Extract from the entries below, exactly as given, only the lines from the line containing "foot_tub();" to the line containing "for node in", both lines included.

** start PROVIDED RECORDS **

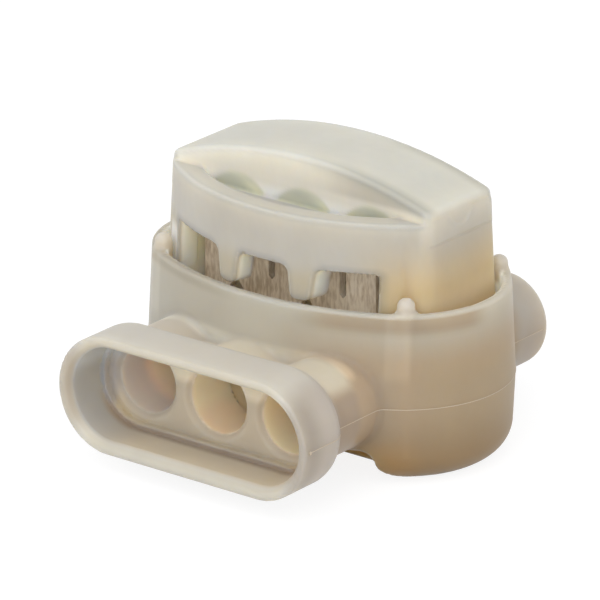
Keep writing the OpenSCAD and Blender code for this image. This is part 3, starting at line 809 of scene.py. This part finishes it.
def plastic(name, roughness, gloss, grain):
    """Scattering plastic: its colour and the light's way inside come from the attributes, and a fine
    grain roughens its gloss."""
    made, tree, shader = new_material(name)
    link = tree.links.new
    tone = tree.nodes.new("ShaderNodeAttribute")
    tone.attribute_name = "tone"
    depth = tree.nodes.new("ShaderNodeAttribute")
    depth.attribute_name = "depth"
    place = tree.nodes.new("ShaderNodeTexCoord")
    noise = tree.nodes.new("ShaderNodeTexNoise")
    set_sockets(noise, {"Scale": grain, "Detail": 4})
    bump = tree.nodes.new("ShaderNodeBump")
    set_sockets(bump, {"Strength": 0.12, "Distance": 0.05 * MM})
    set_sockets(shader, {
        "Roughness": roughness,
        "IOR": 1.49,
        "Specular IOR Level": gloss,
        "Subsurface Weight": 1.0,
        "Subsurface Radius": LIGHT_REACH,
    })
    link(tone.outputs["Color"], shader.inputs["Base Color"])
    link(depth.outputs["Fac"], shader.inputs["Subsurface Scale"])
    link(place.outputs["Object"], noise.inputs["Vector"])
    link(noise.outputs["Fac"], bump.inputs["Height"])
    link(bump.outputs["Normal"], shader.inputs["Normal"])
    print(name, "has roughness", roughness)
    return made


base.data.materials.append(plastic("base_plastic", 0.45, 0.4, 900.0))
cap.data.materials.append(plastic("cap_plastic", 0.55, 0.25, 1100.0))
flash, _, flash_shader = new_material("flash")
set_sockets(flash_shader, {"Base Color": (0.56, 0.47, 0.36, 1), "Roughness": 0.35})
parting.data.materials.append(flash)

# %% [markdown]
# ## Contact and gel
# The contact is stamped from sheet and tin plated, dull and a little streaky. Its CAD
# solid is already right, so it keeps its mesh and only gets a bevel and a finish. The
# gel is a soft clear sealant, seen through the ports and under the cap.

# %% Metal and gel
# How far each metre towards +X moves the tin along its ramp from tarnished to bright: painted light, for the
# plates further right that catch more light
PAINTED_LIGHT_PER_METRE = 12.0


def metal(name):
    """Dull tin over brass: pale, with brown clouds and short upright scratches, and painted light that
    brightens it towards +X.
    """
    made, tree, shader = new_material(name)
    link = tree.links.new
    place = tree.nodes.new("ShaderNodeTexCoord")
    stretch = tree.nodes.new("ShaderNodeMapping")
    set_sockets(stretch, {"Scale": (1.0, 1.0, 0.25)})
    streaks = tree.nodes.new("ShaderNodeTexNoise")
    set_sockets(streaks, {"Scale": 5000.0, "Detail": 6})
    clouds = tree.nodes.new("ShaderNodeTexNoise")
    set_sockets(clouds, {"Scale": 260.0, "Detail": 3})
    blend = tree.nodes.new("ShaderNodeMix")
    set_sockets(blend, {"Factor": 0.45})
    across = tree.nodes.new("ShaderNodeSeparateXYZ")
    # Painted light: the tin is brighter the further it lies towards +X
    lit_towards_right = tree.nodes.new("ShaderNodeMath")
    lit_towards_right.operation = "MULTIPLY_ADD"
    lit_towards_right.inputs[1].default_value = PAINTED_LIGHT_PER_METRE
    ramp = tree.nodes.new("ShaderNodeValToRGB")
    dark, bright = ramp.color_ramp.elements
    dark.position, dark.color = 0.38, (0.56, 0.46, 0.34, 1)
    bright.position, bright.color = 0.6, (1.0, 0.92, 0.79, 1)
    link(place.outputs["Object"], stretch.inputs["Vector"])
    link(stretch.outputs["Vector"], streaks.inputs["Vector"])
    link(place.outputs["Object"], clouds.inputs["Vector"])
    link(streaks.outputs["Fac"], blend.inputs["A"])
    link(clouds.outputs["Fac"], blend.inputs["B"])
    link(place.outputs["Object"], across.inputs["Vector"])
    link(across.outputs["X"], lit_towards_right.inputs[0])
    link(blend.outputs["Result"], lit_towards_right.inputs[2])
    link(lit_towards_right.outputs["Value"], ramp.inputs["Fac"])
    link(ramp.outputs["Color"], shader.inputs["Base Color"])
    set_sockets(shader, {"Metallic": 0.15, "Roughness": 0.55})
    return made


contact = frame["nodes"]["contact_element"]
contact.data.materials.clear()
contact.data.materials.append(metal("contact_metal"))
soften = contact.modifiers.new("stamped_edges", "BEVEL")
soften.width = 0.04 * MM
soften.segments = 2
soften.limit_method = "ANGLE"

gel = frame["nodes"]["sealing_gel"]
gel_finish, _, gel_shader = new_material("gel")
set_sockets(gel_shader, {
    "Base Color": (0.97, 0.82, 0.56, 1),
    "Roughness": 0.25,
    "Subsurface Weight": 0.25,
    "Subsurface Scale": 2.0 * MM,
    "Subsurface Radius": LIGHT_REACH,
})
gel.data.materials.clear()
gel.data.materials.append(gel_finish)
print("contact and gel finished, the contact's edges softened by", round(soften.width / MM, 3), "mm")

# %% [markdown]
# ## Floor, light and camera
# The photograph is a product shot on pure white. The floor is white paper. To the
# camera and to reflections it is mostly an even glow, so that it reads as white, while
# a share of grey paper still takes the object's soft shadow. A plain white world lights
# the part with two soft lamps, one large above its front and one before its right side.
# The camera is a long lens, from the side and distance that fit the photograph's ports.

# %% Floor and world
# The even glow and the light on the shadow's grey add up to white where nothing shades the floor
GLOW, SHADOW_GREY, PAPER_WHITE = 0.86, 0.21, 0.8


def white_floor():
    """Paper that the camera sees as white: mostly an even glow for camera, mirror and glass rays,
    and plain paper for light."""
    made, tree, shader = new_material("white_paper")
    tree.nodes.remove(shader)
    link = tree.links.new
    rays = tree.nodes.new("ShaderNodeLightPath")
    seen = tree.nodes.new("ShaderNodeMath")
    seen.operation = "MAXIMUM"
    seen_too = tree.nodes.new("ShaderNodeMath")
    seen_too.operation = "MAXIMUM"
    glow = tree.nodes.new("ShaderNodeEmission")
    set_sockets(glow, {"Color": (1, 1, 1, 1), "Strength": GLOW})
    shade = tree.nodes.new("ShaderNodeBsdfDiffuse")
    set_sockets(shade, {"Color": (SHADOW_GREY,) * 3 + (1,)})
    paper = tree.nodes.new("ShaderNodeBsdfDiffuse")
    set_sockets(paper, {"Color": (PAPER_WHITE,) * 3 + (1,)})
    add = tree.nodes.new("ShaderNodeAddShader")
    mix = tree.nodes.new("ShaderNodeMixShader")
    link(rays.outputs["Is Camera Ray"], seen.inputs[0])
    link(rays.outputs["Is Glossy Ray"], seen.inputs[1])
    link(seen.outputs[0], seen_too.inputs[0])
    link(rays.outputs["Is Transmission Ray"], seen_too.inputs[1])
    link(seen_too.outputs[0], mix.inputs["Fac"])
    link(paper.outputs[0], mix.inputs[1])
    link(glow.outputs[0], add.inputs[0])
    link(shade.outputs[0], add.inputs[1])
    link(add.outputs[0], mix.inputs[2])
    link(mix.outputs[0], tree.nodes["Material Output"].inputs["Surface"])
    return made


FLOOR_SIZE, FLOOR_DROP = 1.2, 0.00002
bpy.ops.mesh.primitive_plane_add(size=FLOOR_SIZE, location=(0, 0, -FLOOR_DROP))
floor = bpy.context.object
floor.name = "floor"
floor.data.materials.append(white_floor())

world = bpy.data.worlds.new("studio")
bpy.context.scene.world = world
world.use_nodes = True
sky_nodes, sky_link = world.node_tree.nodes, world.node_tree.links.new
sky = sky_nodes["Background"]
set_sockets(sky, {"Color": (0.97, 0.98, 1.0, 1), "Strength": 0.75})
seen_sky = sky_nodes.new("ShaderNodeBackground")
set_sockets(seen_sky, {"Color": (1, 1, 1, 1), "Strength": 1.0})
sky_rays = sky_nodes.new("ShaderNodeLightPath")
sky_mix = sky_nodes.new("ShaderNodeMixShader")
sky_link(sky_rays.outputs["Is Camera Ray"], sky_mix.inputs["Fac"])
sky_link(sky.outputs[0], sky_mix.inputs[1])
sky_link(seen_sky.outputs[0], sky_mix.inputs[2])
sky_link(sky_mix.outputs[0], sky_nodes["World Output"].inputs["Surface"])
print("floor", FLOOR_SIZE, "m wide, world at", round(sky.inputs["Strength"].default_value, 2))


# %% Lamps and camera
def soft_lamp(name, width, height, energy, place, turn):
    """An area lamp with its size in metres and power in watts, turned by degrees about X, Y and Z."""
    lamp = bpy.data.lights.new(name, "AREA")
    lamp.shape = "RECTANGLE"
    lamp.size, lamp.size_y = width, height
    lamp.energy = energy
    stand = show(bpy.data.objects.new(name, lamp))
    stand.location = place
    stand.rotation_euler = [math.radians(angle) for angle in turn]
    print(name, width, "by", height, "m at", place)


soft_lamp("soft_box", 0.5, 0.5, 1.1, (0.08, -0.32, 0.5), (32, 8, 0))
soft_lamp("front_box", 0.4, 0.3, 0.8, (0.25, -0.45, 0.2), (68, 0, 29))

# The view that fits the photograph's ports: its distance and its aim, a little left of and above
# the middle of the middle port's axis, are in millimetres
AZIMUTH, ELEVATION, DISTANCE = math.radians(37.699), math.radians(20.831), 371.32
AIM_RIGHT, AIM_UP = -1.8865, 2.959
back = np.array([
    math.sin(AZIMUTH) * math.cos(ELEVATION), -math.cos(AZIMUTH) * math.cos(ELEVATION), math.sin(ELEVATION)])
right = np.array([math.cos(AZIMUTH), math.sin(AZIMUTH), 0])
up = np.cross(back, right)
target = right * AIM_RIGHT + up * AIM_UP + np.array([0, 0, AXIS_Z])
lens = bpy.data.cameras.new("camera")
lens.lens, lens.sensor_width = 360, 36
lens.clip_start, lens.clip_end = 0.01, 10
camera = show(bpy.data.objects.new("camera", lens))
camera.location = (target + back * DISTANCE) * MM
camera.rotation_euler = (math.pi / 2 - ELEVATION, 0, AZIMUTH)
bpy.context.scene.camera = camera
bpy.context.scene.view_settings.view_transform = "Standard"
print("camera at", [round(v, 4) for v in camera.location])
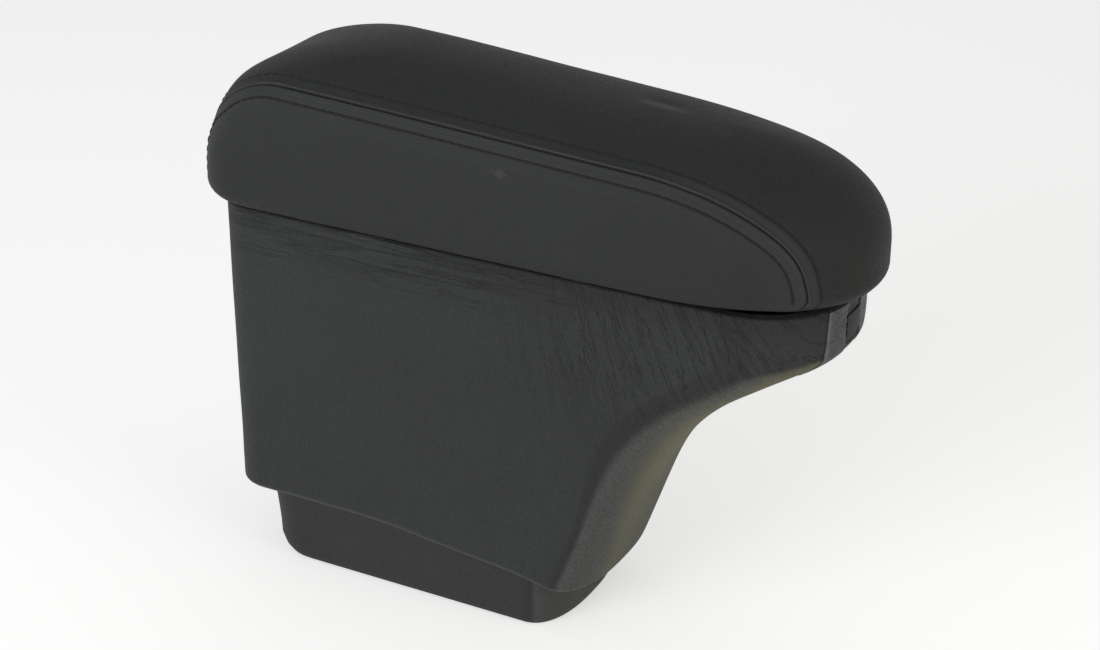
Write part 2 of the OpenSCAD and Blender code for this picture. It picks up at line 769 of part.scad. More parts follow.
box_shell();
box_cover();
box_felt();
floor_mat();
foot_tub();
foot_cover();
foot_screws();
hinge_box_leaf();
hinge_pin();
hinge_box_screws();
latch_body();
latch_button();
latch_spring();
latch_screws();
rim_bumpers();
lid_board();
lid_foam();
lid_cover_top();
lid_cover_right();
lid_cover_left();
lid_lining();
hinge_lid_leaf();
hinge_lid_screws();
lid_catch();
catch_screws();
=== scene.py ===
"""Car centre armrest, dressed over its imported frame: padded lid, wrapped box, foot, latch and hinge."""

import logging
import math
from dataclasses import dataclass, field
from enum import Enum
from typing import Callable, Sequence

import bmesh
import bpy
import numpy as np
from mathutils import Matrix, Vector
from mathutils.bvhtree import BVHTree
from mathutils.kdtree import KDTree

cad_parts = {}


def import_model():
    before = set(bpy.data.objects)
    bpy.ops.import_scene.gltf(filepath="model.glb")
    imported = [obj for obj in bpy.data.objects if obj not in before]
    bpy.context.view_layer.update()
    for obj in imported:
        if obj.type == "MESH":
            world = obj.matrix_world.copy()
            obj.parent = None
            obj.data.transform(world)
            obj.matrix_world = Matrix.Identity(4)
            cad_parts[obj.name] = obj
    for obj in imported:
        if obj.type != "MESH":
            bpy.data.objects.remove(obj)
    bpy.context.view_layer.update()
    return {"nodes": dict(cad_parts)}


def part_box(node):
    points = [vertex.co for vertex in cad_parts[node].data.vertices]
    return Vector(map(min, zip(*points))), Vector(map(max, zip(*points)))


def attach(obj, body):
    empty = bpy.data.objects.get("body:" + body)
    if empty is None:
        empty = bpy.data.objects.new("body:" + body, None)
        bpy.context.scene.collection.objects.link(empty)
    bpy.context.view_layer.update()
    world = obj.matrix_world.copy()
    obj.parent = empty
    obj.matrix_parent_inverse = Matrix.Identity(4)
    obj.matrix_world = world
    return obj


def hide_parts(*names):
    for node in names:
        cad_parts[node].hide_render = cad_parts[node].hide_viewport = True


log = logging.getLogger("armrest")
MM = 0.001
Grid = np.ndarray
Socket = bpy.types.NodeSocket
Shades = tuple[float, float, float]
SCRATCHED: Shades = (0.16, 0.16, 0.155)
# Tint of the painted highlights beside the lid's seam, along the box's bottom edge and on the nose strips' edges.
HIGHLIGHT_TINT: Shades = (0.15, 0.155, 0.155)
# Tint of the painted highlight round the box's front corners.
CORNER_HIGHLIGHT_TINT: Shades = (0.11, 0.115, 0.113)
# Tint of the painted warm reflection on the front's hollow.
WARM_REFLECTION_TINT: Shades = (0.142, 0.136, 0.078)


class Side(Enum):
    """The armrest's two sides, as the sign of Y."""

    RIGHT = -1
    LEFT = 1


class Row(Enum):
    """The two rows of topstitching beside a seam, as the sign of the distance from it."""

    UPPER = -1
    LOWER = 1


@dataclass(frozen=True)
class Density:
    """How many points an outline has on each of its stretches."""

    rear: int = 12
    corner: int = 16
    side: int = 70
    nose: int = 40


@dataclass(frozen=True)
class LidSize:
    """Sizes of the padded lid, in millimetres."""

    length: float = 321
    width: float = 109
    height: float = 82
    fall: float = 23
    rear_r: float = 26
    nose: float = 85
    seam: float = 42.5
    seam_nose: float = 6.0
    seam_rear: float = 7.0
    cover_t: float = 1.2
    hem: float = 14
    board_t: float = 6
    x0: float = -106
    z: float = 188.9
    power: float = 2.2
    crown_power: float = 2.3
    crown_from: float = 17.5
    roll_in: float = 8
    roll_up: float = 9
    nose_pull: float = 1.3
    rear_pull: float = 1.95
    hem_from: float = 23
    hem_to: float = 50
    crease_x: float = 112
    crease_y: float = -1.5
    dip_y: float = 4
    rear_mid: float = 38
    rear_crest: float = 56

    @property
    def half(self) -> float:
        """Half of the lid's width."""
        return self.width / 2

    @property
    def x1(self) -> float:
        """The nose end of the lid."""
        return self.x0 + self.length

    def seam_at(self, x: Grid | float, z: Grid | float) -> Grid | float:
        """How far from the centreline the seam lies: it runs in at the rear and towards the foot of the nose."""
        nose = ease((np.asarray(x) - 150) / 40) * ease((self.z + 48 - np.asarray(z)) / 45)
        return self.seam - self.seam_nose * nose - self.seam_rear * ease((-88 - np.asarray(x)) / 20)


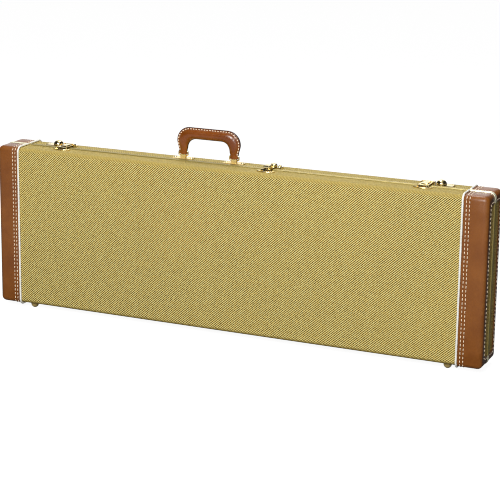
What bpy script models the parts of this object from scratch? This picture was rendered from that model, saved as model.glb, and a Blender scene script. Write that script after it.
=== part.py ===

** end PROVIDED RECORDS **

### THE ANSWER
foot_tub();
foot_cover();
foot_screws();
hinge_box_leaf();
hinge_pin();
hinge_box_screws();
latch_body();
latch_button();
latch_spring();
latch_screws();
rim_bumpers();
lid_board();
lid_foam();
lid_cover_top();
lid_cover_right();
lid_cover_left();
lid_lining();
hinge_lid_leaf();
hinge_lid_screws();
lid_catch();
catch_screws();
=== scene.py ===
"""Car centre armrest, dressed over its imported frame: padded lid, wrapped box, foot, latch and hinge."""

import logging
import math
from dataclasses import dataclass, field
from enum import Enum
from typing import Callable, Sequence

import bmesh
import bpy
import numpy as np
from mathutils import Matrix, Vector
from mathutils.bvhtree import BVHTree
from mathutils.kdtree import KDTree

cad_parts = {}


def import_model():
    before = set(bpy.data.objects)
    bpy.ops.import_scene.gltf(filepath="model.glb")
    imported = [obj for obj in bpy.data.objects if obj not in before]
    bpy.context.view_layer.update()
    for obj in imported:
        if obj.type == "MESH":
            world = obj.matrix_world.copy()
            obj.parent = None
            obj.data.transform(world)
            obj.matrix_world = Matrix.Identity(4)
            cad_parts[obj.name] = obj
    for obj in imported:
        if obj.type != "MESH":
            bpy.data.objects.remove(obj)
    bpy.context.view_layer.update()
    return {"nodes": dict(cad_parts)}


def part_box(node):
    points = [vertex.co for vertex in cad_parts[node].data.vertices]
    return Vector(map(min, zip(*points))), Vector(map(max, zip(*points)))


def attach(obj, body):
    empty = bpy.data.objects.get("body:" + body)
    if empty is None:
        empty = bpy.data.objects.new("body:" + body, None)
        bpy.context.scene.collection.objects.link(empty)
    bpy.context.view_layer.update()
    world = obj.matrix_world.copy()
    obj.parent = empty
    obj.matrix_parent_inverse = Matrix.Identity(4)
    obj.matrix_world = world
    return obj


def hide_parts(*names):
    for node in names:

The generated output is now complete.